These bans should be for medical reasons, not homophobic and discriminatory beliefs.

7:39AM PDT on Sep 13, 2011

I love it when England gets it right!

you cant be to careful!

3:29PM PDT on Sep 12, 2011

Very bad move -- it's how politics can and will betray science! I suspect the year-long ban will soon be swept aside altogether, and Britain's blood supply will become the vector for disease transmission that the ban on gay blood donation was erected to prevent. Is mollifying some screaming activist's hurt feelings worth this outcome?

4:39AM PDT on Sep 12, 2011

That was really a stupid law...

9:50PM PDT on Sep 11, 2011

Of course all blood donations are checked, but their is still the window period, and even with "significanlty reduced" problems, there still ARE problems. Each time I donate, I have to answer a myriad of questions, and I don't mind because I would want to know that should I ever require a blood transfusion, the same prudence was exercised with the person donating the blood I was receiving. Furthermore, it is not discrimatory, it is taking measure for ensuring the liability of the facility supplying blood products is greatly minimized. We cannot return to a time when HIV becomes more prevalent through blood transfusions because we don't want to be attacked as discriminating.

2:10PM PDT on Sep 11, 2011

Sadly they do not have tests toc atch any and every bug that can be in the blood supply, and there are some diseases that effect gay people at a higher percentage rate..gay people do generally have a higher number of sex partners...young college age single men would be in that same 'higher rotation' danger zone...all things being equal a blood donor who is a married middle aged female would be safer than others due to her haivng only one sexual partner, who hopefully as well only has sex with her. Rather than a young single guy (of homosexual or heterosexual type) who more likely is sleeping with multiple partners who have multiple partners.
But all bugs int he blood are not sexually based, many can be food borne or other exposure..and some groups due to diet or area they live in r such may be more prone to those bugs. The point is various people have various risks for having infected (with something) blood.
You can't rule out everyone, but you can make some rules about who is safer and who is a greater risk...my daughters and I were unable to give blood this last year because we'd traveled to India in the previous year...we didn't take THAT personally and be all offended, but gay people wan to see 'hate' and bias in the common sense rule to try to not take blood from those with higher rates of disease in their blood.
It's not a judgement on their sexual preference and more tan it was a judgement on my travel habits, it is just common sense to play the numbers and rule

1:13PM PDT on Sep 11, 2011

I would hope that if I or anyone else received a transfusion or any other type of donated organs, etc., that everything would have been thoroughly tested beforehand. Growing up in Houston I went to a college downtown - the school paper always had a local blood bank ad offering cash for blood. Due to the location I'm sure there were alcoholics and drug users who sold blood too. Seems shortsighted and prejudiced to refuse much needed blood because of someone's sexual preference. My cousin can't ever donate blood because he was stationed with the Air Force in England during the Mad Cow disease outbreak years ago. How stupid is that?
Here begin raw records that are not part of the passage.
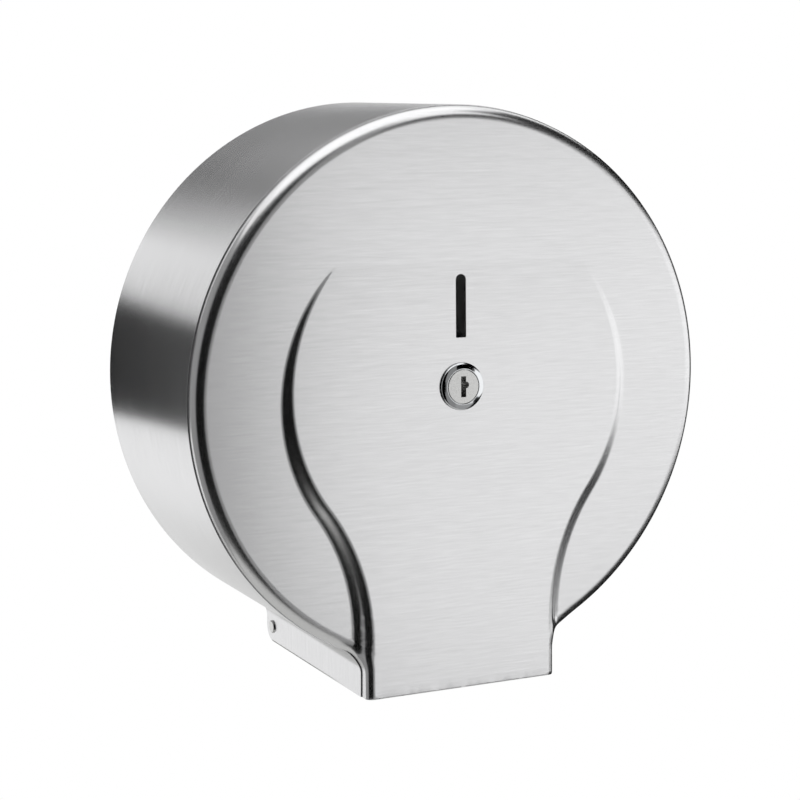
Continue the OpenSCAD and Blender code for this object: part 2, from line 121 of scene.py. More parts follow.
# The reflected surroundings: a screen's ends round the dispenser, its lower and upper ends, its
# grey and, where it isn't the usual one, its distance
SCREENS = (
    ("flag_front_left", (-68, 1), (-45, 48), 0.0),
    ("flag_front_edge", (1, 18), (-45, 48), 0.27),
    ("flag_ahead", (18, 45), (10, 35), 0.0),
    ("flag_low_ahead", (18, 44), (-45, -24), 0.35),
    ("flag_left", (-150, -68), (-12, 42), 0.31),
    ("flag_left_low", (-136, -68), (-45, -12), 0.28),
    ("flag_back_left", (-180, -139), (-13.4, 7.8), 0.0, 0.7),
    ("flag_back_high", (150, 196), (15, 34), 0.09),
    ("flag_high_right", (45, 100), (14, 55), 0.0),
    ("flag_far_right", (100, 150), (12, 32), 0.0),
    ("flag_low_right", (44, 150), (-75, -17), 0.0),
    ("flag_low_front", (-150, 48), (-75, -45), 0.2),
    ("flag_right", (89, 150), (-26, 12), 0.05),
    ("flag_back_right", (150, 160), (-18, 1), 0.0),
    ("window_right", (40, 84), (-16, 12), 1.15, 1.7),
    ("ceiling", (-180, 180), (58, 90), 1.26),
    ("ceiling_front", (-68, 18), (48, 58), 1.26),
    ("ceiling_ahead", (18, 45), (35, 58), 1.26),
)


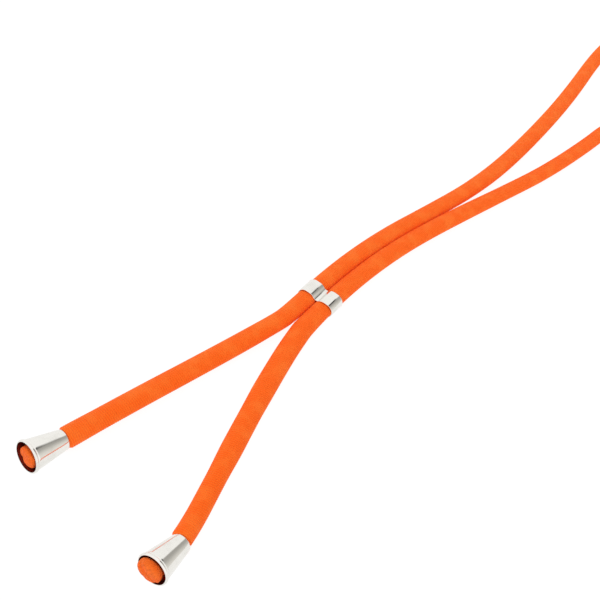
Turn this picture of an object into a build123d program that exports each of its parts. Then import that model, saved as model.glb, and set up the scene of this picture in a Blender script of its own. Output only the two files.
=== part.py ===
from build123d import *
from math import acos, atan2, cos, hypot, pi, radians, sin, sqrt, tan
import os

# Adjustable cord lanyard: one soft round cord laid double, a two-barrel sheet slider that
# holds its two strands side by side, and a bell-shaped metal cord end over a knot at each
# end of the cord. Millimetres. It lies on the plane Z = 0. +Y runs from the bells towards
# the neck loop along the slider's barrels, +X is to the right seen from above, and the
# origin is under the middle of the box around the slider and the two bells.

# ---- driving dimensions -------------------------------------------------------------
cord_diameter = 5.6        # height of the cord as it lies flat, the round section of its tube
strand_pitch = 7.8         # between the axes of two strands that lie side by side

slider_wall = 0.4          # sheet of the slider
slider_headroom = 0.15     # between the cord and the top and bottom of its barrel
slider_inner_play = 0.3    # length of the barrel's flat top, from the cord's middle inwards
slider_outer_play = 0.95   # and outwards
slider_length = 7.9        # along the cord
slider_waist_radius = 1.8  # outside radius of the dip between the two barrels
slider_turn = 1.6          # degrees, anticlockwise from +Y

bell_length = 13.9         # small end to mouth
bell_clearance = 0.6       # between the cord and the hole in the small end
bell_end_wall = 0.15       # wall at the small end
bell_land = 1.2            # length of the cylindrical hole
bell_rim_radius = 5.8      # over the rolled rim
bell_rim_stand = 0.35      # the rim stands this far out of the cone
bell_rim_length = 1.2      # of the rolled rim, along the bell
bell_mouth_wall = 0.2      # wall of the cone at its mouth
bell_hole_height = 4.15    # middle of the hole above the surface

knot_length = 4.0
knot_shoulder = 1.1        # rounding of a knot's inner edge
knot_dome = 2.6            # rounding of a knot's outer edge
knot_sag = 0.1             # of a knot below the bell's axis
left_knot_inset = 5.88     # bell's mouth to the inner face of its knot, drawn in deep
left_knot_gap = 0.25       # between the knot's inner edge and the cone
left_knot_shift = 0.0      # of the knot to the left of the cord's end, seen out of the mouth
right_knot_inset = 3.06    # this knot fills the mouth
right_knot_gap = 0.38
right_knot_shift = -0.45

coil_inner_radius = 33.0   # middle of the cord in the two stacked turns
coil_layers = 2            # stacked turns
coil_sweep = 180.0         # degrees of the last part turn, outside them, one layer high
coil_gap = 1.4             # between neighbouring turns, which a flat cord fills
rest_gap = 0.1             # between a resting cord and the surface

# ---- where things lie ----------------------------------------------------------------
travel_centre = (326.5, 73.0)         # the slider runs along an arc about this point
travel_radius = 330.0
slider_bearing = -1.615               # degrees of the slider along that arc, from level
lane_step = 5.714                     # degrees between the corners of a strand on that arc
coil_place = (29.2, 403.2)
left_bell_turn = 0.0                  # degrees of the bell, anticlockwise from its cord's end
right_bell_turn = -1.6

cord_radius = cord_diameter / 2
slider_barrel_radius = cord_radius + slider_headroom + slider_wall
ride_height = slider_barrel_radius    # axis of the cord where the slider lifts it
rest_height = cord_radius + rest_gap  # axis of the cord where it lies on the surface

turn_width = cord_diameter + coil_gap
left_lead = coil_place[0] - coil_inner_radius
right_lead = coil_place[0] + coil_inner_radius + turn_width



def on_travel_arc(radius, bearing):
    """Give the point at a bearing on an arc about the travel centre."""
    reach, rise = radius * cos(radians(bearing)), radius * sin(radians(bearing))
    return (travel_centre[0] - reach, travel_centre[1] + rise, ride_height)


def lane(radius):
    """Give the corners of a strand whose sides touch an arc about the travel centre."""
    corner_radius = radius / cos(radians(lane_step / 2))
    steps = (-0.5, 0.5, 1.5, 2.5)
    return [on_travel_arc(corner_radius, slider_bearing + step * lane_step) for step in steps]


# Corners of each strand's route, from its knot to the coil.
left_route = [
    (-25.8, -61.4, bell_hole_height),
    (-21.0, -33.5, bell_hole_height),
    (-12.3, 13.0, ride_height),
    (-7.7, 39.5, ride_height),
    *lane(travel_radius + strand_pitch / 2),
    (4.9, 175.2, ride_height),
    (6.7, 207.2, rest_height),
    (5.8, 249.2, rest_height),
    (2.9, 294.2, rest_height),
    (left_lead, 349.2, rest_height),
    (left_lead, 379.2, rest_height),
]
right_route = [
    (27.8, -65.4, bell_hole_height),
    (27.5, -54.6, bell_hole_height),
    (19.5, -26.8, bell_hole_height),
    (10.2, 5.5, ride_height),
    (4.3, 29.5, ride_height),
    (2.15, 40.5, ride_height),
    *lane(travel_radius - strand_pitch / 2),
    (17.7, 189.2, ride_height),
    (24.1, 221.2, rest_height),
    (29.1, 261.2, rest_height),
    (31.0, 289.2, rest_height),
    (45.2, 313.2, rest_height),
    (61.2, 335.2, rest_height),
    (right_lead, 359.2, rest_height),
    (right_lead, 377.2, rest_height),
]


def corner_radii(points):
    """Give the largest soft radius for each inner corner: 0.45 of its shorter run."""
    spots = [Vector(*point) for point in points]
    radii = []
    for before, corner, after in zip(spots, spots[1:], spots[2:]):
        turn = radians((corner - before).get_angle(after - corner))
        shorter = min((corner - before).length, (after - corner).length)
        radii.append(0.45 * shorter / tan(turn / 2))
    return radii


os.makedirs("parts", exist_ok=True)

# ---- cord: one tube for each strand ---------------------------------------------------
cord_routes = {"left_strand": left_route, "right_strand": right_route}
centrelines = {}
for strand_name, route_points in cord_routes.items():
    radii = corner_radii(route_points)
    with BuildPart() as strand:
        with BuildLine() as route:
            FilletPolyline(*route_points, radius=radii)
        with BuildSketch(Plane(origin=route.line @ 0, z_dir=route.line % 0)):
            Circle(cord_radius)
        sweep()
    strand.part.label = strand_name
    centrelines[strand_name] = route.wire()
    route_length = route.wire().length
    swept_volume = pi * cord_radius**2 * route_length
    print(f"{strand_name}: {route_length:.1f} long, radii {[round(r) for r in radii]},",
          f"volume over section times length {strand.part.volume / swept_volume:.4f}")
    export_step(strand.part, f"parts/{strand_name}.step")

# ---- cord: the rest of the neck loop, wound into a neat coil ------------------------------
coil_centre = Vector(*coil_place, 0)
coil_section = Plane(origin=coil_centre, x_dir=(1, 0, 0), z_dir=(0, -1, 0))
coil_axis = Axis(coil_centre, (0, 0, 1))
turn_height = cord_diameter + 2 * rest_gap
coil_height = turn_height + (coil_layers - 1) * cord_diameter
coil_edge = 0.45 * cord_diameter      # rounding of the coil's long edges
lead_overrun = 2.0                    # of the straight leads, past the coil's middle

with BuildPart() as neck_loop_coil:
    with BuildSketch(coil_section):
        with Locations((coil_inner_radius, coil_height / 2)):
            RectangleRounded(turn_width, coil_height, coil_edge)
    revolve(axis=coil_axis)
    with BuildSketch(coil_section):
        with Locations((coil_inner_radius + turn_width, turn_height / 2)):
            RectangleRounded(turn_width + coil_gap, turn_height, coil_edge)
    revolve(axis=coil_axis, revolution_arc=coil_sweep)
    for lead_end in (left_route[-1], right_route[-1]):
        with BuildSketch(Plane(origin=lead_end, x_dir=(1, 0, 0), z_dir=(0, 1, 0))):
            Circle(cord_radius)
        extrude(amount=coil_place[1] - lead_end[1] + lead_overrun)
neck_loop_coil.part.label = "neck_loop_coil"
export_step(neck_loop_coil.part, "parts/neck_loop_coil.step")

# ---- slider: a thin band around both strands, dipped between them --------------------------
slider_heading = radians(slider_turn)
slider_plane = Plane(
    origin=on_travel_arc(travel_radius, slider_bearing),
    x_dir=(cos(slider_heading), sin(slider_heading), 0),
    z_dir=(sin(slider_heading), -cos(slider_heading), 0),
)
inner_x = strand_pitch / 2 - slider_inner_play
outer_x = strand_pitch / 2 + slider_outer_play
dip_y = sqrt((slider_barrel_radius + slider_waist_radius) ** 2 - inner_x**2)
with BuildPart() as cord_slider:
    with BuildSketch(slider_plane):
        Polygon((inner_x, 0), (0, dip_y), (-inner_x, 0), (0, -dip_y))
        with Locations((0, dip_y), (0, -dip_y)):
            Circle(slider_waist_radius, mode=Mode.SUBTRACT)
        with Locations((-(inner_x + outer_x) / 2, 0), ((inner_x + outer_x) / 2, 0)):
            SlotCenterToCenter(outer_x - inner_x, 2 * slider_barrel_radius)
        offset(amount=-slider_wall, mode=Mode.SUBTRACT)
    extrude(amount=slider_length / 2, both=True)
cord_slider.part.label = "cord_slider"
export_step(cord_slider.part, "parts/cord_slider.step")

# ---- bells: a spun cone with a rolled rim, lying with its rim on the surface ----------------
bell_hole_radius = cord_radius + bell_clearance
bell_end_radius = bell_hole_radius + bell_end_wall
bell_cone_radius = bell_rim_radius - bell_rim_stand
bell_mouth_radius = bell_cone_radius - bell_mouth_wall
small_end = -bell_land / 2            # along the bell from the middle of its hole
cone_start = bell_land / 2
mouth_end = small_end + bell_length
rim_reach = mouth_end - bell_rim_length / 2
bell_tilt = acos(bell_hole_height / hypot(bell_rim_radius, rim_reach)) - atan2(
    rim_reach, bell_rim_radius
)
upright = Vector(0, 0, 1)

bells = {
    "left_bell": ("left_strand", left_knot_inset, left_bell_turn),
    "right_bell": ("right_strand", right_knot_inset, right_bell_turn),
}
for bell_name, (strand_name, knot_inset, turn) in bells.items():
    centreline = centrelines[strand_name]
    hole_reach = mouth_end - knot_inset
    hole_centre = centreline.position_at(hole_reach, position_mode=PositionMode.LENGTH)
    level_way = (-(centreline % 0)).rotate(Axis.Z, turn)
    out_of_mouth = level_way * cos(bell_tilt) + upright * sin(bell_tilt)
    across = upright * cos(bell_tilt) - level_way * sin(bell_tilt)
    profile_plane = Plane(origin=hole_centre, x_dir=across, z_dir=across.cross(out_of_mouth))
    with BuildPart() as bell:
        with BuildSketch(profile_plane):
            with BuildLine():
                Polyline(
                    (bell_mouth_radius, mouth_end),
                    (bell_hole_radius, cone_start),
                    (bell_hole_radius, small_end),
                    (bell_end_radius, small_end),
                    (bell_cone_radius, mouth_end - bell_rim_length),
                )
                ThreePointArc(
                    (bell_cone_radius, mouth_end - bell_rim_length),
                    (bell_rim_radius, rim_reach),
                    (bell_cone_radius, mouth_end),
                )
                Line((bell_cone_radius, mouth_end), (bell_mouth_radius, mouth_end))
            make_face()
        revolve(axis=Axis(hole_centre, out_of_mouth))
    bell.part.label = bell_name
    export_step(bell.part, f"parts/{bell_name}.step")

# ---- knots: the cord's ends, stopped in the mouths of the bells -------------------------------
cone_slope = (bell_mouth_radius - bell_hole_radius) / (mouth_end - cone_start)
knots = {
    "left_knot": ("left_strand", left_knot_inset, left_knot_gap, left_knot_shift),
    "right_knot": ("right_strand", right_knot_inset, right_knot_gap, right_knot_shift),
}
for knot_name, (strand_name, knot_inset, gap, shift) in knots.items():
    centreline = centrelines[strand_name]
    outwards = -(centreline % 0)
    sideways = upright.cross(outwards)
    knot_radius = bell_mouth_radius - knot_inset * cone_slope - gap
    knot_reach = mouth_end - knot_inset + knot_length / 2
    knot_rise = knot_reach * sin(bell_tilt) - knot_sag
    knot_base = centreline @ 0 + sideways * shift + upright * knot_rise
    knot_plane = Plane(origin=knot_base, x_dir=upright, z_dir=sideways)
    with BuildPart() as knot:
        with BuildSketch(knot_plane):
            with BuildLine():
                FilletPolyline(
                    (0, 0), (knot_radius, 0), (knot_radius, knot_length), (0, knot_length),
                    radius=(knot_shoulder, knot_dome),
                )
                Line((0, knot_length), (0, 0))
            make_face()
        revolve(axis=Axis(knot_base, outwards))
    knot.part.label = knot_name
    export_step(knot.part, f"parts/{knot_name}.step")
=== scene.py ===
"""Looks of an adjustable cord lanyard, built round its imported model.

One soft knitted cord lies doubled on a pale table. A sheet slider holds its two strands side
by side, and a bell-shaped cord end covers the knot at each end. The rest of the neck loop is
wound in a neat coil. All lengths are in metres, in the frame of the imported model.
"""
import logging
import math
from dataclasses import dataclass
from enum import Enum
from typing import Any, Iterable, Optional, Union

import bmesh
import bpy
from mathutils import Matrix, Vector


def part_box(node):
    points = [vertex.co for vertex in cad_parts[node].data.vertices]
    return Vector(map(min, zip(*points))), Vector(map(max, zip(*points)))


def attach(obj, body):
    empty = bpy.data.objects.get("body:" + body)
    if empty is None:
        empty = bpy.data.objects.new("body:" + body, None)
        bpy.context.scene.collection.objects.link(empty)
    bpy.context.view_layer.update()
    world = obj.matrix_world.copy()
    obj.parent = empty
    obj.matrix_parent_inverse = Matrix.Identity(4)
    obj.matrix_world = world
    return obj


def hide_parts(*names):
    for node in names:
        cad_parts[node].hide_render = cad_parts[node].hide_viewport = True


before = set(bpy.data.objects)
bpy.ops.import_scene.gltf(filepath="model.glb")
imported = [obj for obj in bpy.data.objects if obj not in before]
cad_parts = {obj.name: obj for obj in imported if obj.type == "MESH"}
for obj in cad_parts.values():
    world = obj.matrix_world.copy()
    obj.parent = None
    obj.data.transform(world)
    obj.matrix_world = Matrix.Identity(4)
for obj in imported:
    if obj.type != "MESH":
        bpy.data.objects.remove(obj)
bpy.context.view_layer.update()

log = logging.getLogger("lanyard")

MM = 0.001
FULL_TURN = math.tau
Colour = tuple[float, float, float, float]
Number = Union[float, "Signal"]


class Slot(Enum):
    """The record's material slots."""

    CORD = "cord"
    METAL = "polished_metal"


class Body(Enum):
    """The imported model's bodies."""

    CORD = "cord"
    SLIDER = "slider"
    LEFT_BELL = "left_bell"
    RIGHT_BELL = "right_bell"


# ---- shader maths ----------------------------------------------------------------------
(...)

5:55AM PDT on Sep 11, 2011

The only reasons for blood bans should be medical.

9:59PM PDT on Sep 10, 2011

I too am confused on this. Are they saying that not all donations are checked? I cannot believe that is true. Or are they saying, as they appear to be, that as some strains of the new HIV and hepititis B are hard to detect in a period under one year, they are 'playing safe' by banning donations by gay men that have had sex within a one year period? If that is what they are saying then this is obviously flawed. 1. People lie (men and women) 2. Why only gay men that have had sex that is not only discriminatory but outright dangerous - I do not think these infections 'care' whether their carriers are male or female or how exactly they got infected. So this rule should be for all people and still depends on people's honesty and is actually quite scary.

9:30PM PDT on Sep 10, 2011

I love it when England gets it right!